John Everett Millais - The Woodsman's Daughter
I've been blogging here for 5 months now, which in and of itself is hard to believe.  I shared my writing with my husband the early on, and a few months later shared it with my daughter.  I've also shared it with other breast cancer patients, but it wasn't until last week that I (finally) shared it with family and friends.

I guess I was a little nervous.

I've written before about how when stage IV was finally official, it took me some time to feel up to sharing it with people.  That was part of it.

But also, what I write here is true to what's going on, but at times it's also deeply personal and not always that flattering.

Until I personally shared this blog with people who know me, I had the luxury of knowing that any criticism would stay with the blog and not spill out into the rest of my life.

I have no idea if everyone struggles so much with that or if it's just the combination of my particular nature and experience that made me skittish (ok, possibly combined with my striking inability to consistently remember that I've well and truly aged out of the K through 12 bracket and the powerlessness that that bracket entailed), but sharing the blog really didn't come easy.  I fully realize the fault is on me; I have a lot of good people in my life who really aren't the sort to tear me down, but putting what I think out there in black and white and then tying it back to myself was still a hard thing for me to do.

But a really funny thing happened when I did share my new diagnosis and the blog.
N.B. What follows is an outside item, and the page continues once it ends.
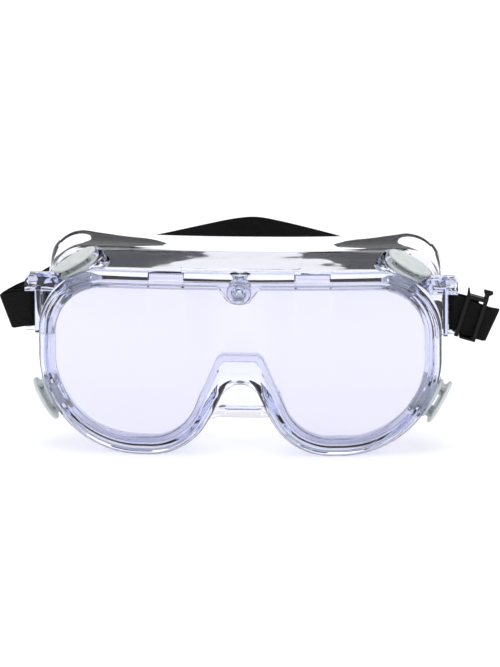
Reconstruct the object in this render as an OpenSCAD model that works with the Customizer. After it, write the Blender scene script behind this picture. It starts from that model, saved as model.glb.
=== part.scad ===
// Clear splash goggles: a one-piece skirt with a curved lens, four capped vents and an elastic headband.
// Millimetres. +X is the wearer's left (right in a front view), +Y runs from the lens to the back of
// the head, +Z is up. The origin is midway between the two lower lobes, at the front of the rim's centre,
// level with the surface the goggles stand on.

/* [Front rim] */
// Width across the front rim
rim_w = 168; // [166:0.5:170]
// Height of the top edge of the front rim
rim_h = 78.3; // [77.8:0.1:79]
// Radius of the two upper corners of the rim
corner_r = 26; // [25:0.5:27]
// Radius of the outer half of each lower lobe
lobe_r = 42; // [41.5:0.5:42.5]
// Radius of the inner half of each lower lobe
inner_lobe_r = 28; // [27.5:0.5:28.5]
// Radius of the cylinder that the lens and the rim's face are bent to
face_bend_r = 600; // [500:10:900]

/* [Lens] */
// Thickness of the lens
lens_t = 2; // [1.8:0.1:2.2]
// How far the lens edge reaches past the opening, into the groove
lens_bite = 3; // [2.6:0.1:3.1]
// Clearance between the lens and its groove
groove_gap = 0.12; // [0.05:0.01:0.2]

/* [Skirt] */
// Wall thickness of the soft skirt
wall_t = 2; // [1.6:0.1:2.2]
// Depth of the skirt's root at the middle of the forehead
depth_mid = 37; // [35:0.5:39]
// How much deeper the skirt is at the temples
depth_temple = 6; // [4:0.5:7]
// How much shallower the skirt is over the nose
depth_nose = 15; // [12:0.5:16]

/* [Vents] */
// Radius of the outer splash disc of a vent cap
cap_r = 9.8; // [9:0.1:10]
// Radius of the bore of a vent seat
vent_bore_r = 5; // [4.5:0.1:5.2]
// Depth of the upper vents' axes behind the lens
upper_vent_y = 24; // [23:0.5:25]
// Depth of the lower vents' axes behind the lens
lower_vent_y = 22; // [21:0.5:23]

/* [Snap button] */
// Height of the button's axis
button_z = 71; // [70.8:0.1:71.2]
// Radius of the button's head
button_head_r = 5.2; // [5:0.1:5.4]
// Radius of the button's shank
shank_r = 1.85; // [1.7:0.05:1.9]

/* [Headband] */
// Width of the elastic webbing
band_w = 15; // [14:0.5:15]
// Thickness of the webbing
band_t = 1.2; // [1:0.1:1.2]

/* [Hidden] */

$fn = 48;
side_x = rim_w / 2;
clear_pvc = [0.80, 0.83, 0.95, 0.45];
clear_lens = [0.94, 0.94, 0.99, 0.35];
milky = [0.88, 0.91, 0.90, 0.9];
webbing = [0.05, 0.05, 0.05];

// ---- Outlines -------------------------------------------------------------------------------------
// An outline is [corner x, z, r, lobe x, z, r, inner lobe x, z, r, nose half width, z, r].
// Every outline has the same number of points, so two of them can be blended or joined by a skin.
rim_face = [side_x - corner_r, rim_h - corner_r, corner_r, side_x - lobe_r, lobe_r, lobe_r,
    38, inner_lobe_r, inner_lobe_r, 0, 20.7, 8.6];
opening = [57, 51.5, 20, 42.5, 42, 34.5, 38, 28, 20.5, 6.3, 39.6, 4];
skirt_root = [66, 65, 15, 43, 42.5, 38.5, 30, 16, 12, 7, 5, 8];
flange_tip = [67, 70, 15, 43, 42.5, 42.5, 30, 14, 14, 7.5, 1.6, 7];
// How far the flange's top edge lies below its two corners at the middle of the forehead
crown_drop = 1.1;

// The same outline moved inwards by d: round lobes shrink and the nose arch grows.
function inset(o, d) = [o[0], o[1], o[2] - d, o[3], o[4], o[5] - d, o[6], o[7], o[8] - d,
    o[9], o[10], o[11] + d];
function arc(x, z, r, from, to, n) =
    [for (i = [0:n]) let (a = from + (to - from) * i / n) [x + r * cos(a), z + r * sin(a)]];
function line(p, q, n) = [for (i = [1:n - 1]) p + (q - p) * i / n];

// Angle at which the straight flank leaves the inner lobe and meets the nose arch.
function flank_angle(o) = let (dx = o[6] - o[9], dz = o[10] - o[7], d = norm([dx, dz]))
    atan2(dz, dx) + asin((o[8] + o[11]) / d);

// Right half, clockwise from the top centre to the middle of the nose.
function half(o) = let (
        a = flank_angle(o),
        corner = arc(o[0], o[1], o[2], 90, 0, 9),
        lobe = arc(o[3], o[4], o[5], 0, -90, 11),
        inner = arc(o[6], o[7], o[8], -90, -90 - a, 7),
        nose = arc(max(o[9], least_flat), o[10], o[11], 90 - a, 90, 5),
        top = [0, o[1] + o[2]])
    concat([top], line(top, corner[0], 9), corner, line(corner[9], lobe[0], 3), lobe,
        line(lobe[11], inner[0], 2), inner, line(inner[7], nose[0], 4), nose);
// Half width of the shortest flat at the top of the nose arch, so that no two points coincide
least_flat = 0.01;
function outline(o) = let (h = half(o)) concat(h, [for (i = [len(h) - 1:-1:1]) [-h[i][0], h[i][1]]]);
function blend(a, b, t) = [for (i = [0:len(a) - 1]) a[i] + (b[i] - a[i]) * t];

// ---- Depths ---------------------------------------------------------------------------------------
function ease(t) = let (c = min(max(t, 0), 1)) c * c * (3 - 2 * c);
function bend_y(x) = face_bend_r - sqrt(face_bend_r * face_bend_r - x * x);
// Depth of the skirt's root: deepest at the temples, shallow over the nose.
function root_y(p) = depth_mid + depth_temple * pow(abs(p[0]) / side_x, 2.2)
    - depth_nose * exp(-pow(p[0] / 14, 2)) * ease((48 - p[1]) / 26);
function crowned(points) = [for (p = points) [p[0],
    p[1] - (p[1] > 60 ? crown_drop * (1 - pow(min(abs(p[0]) / flange_tip[0], 1), 4)) : 0)]];
function tip_y(p) = root_y(p) + 5 + 2 * pow(p[0] / side_x, 2);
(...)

People were not only really warm and loving about the stage IV thing (which I sort of expected because I know awesome people) but also people actually wanted read the blog and said they liked it.

Crazy.

I thought it might be interesting to other people going through this in the same way I've found it helpful to read other people's experiences with cancer--sort of a shared "me too" combined with a dash of "how interesting, that's so different from how I feel"--but it never really occurred to me that people who don't have breast cancer would want to know what I was thinking about here in relation to cancer.

One of my brothers likened it to finding out there was a whole "cancer Kate" that no one knew about.  Not the same as not knowing I had cancer, of course, I'm not that secretive, but I guess I tend to take "Give to Caesar what belongs to Caesar" a bit too far sometimes.  I've been feeling like cancer thoughts need to stay in that cancer place and not spill out too far (at least not without an invitation) into the happy places that aren't cancer-related.

Turns out, some people wanted to be let in and some people were even interested but didn't want to pry.

It defiantly feels a bit weird being this open about everything and tying it back to my non-cancer life.  In the last week I've had a couple of conversations that had me thinking it felt so odd to have things brought up that I posted, like people were reading my mind (because, of course, in a pretty literal way, people were reading what was on my mind).  It's not a bad thing, just feels strange to me.

Now that I have shared the blog, I'm both relieved and glad.  And a little proud of myself for taking that risk.  I hope it doesn't become too much of whatever it is that will upset anyone, but I guess no one has to keep reading it who doesn't want to.

Thank you everyone who's read this blog, those who know me through this blog and those who knew me but maybe now know me a little more.  I'm grateful to have you here with me.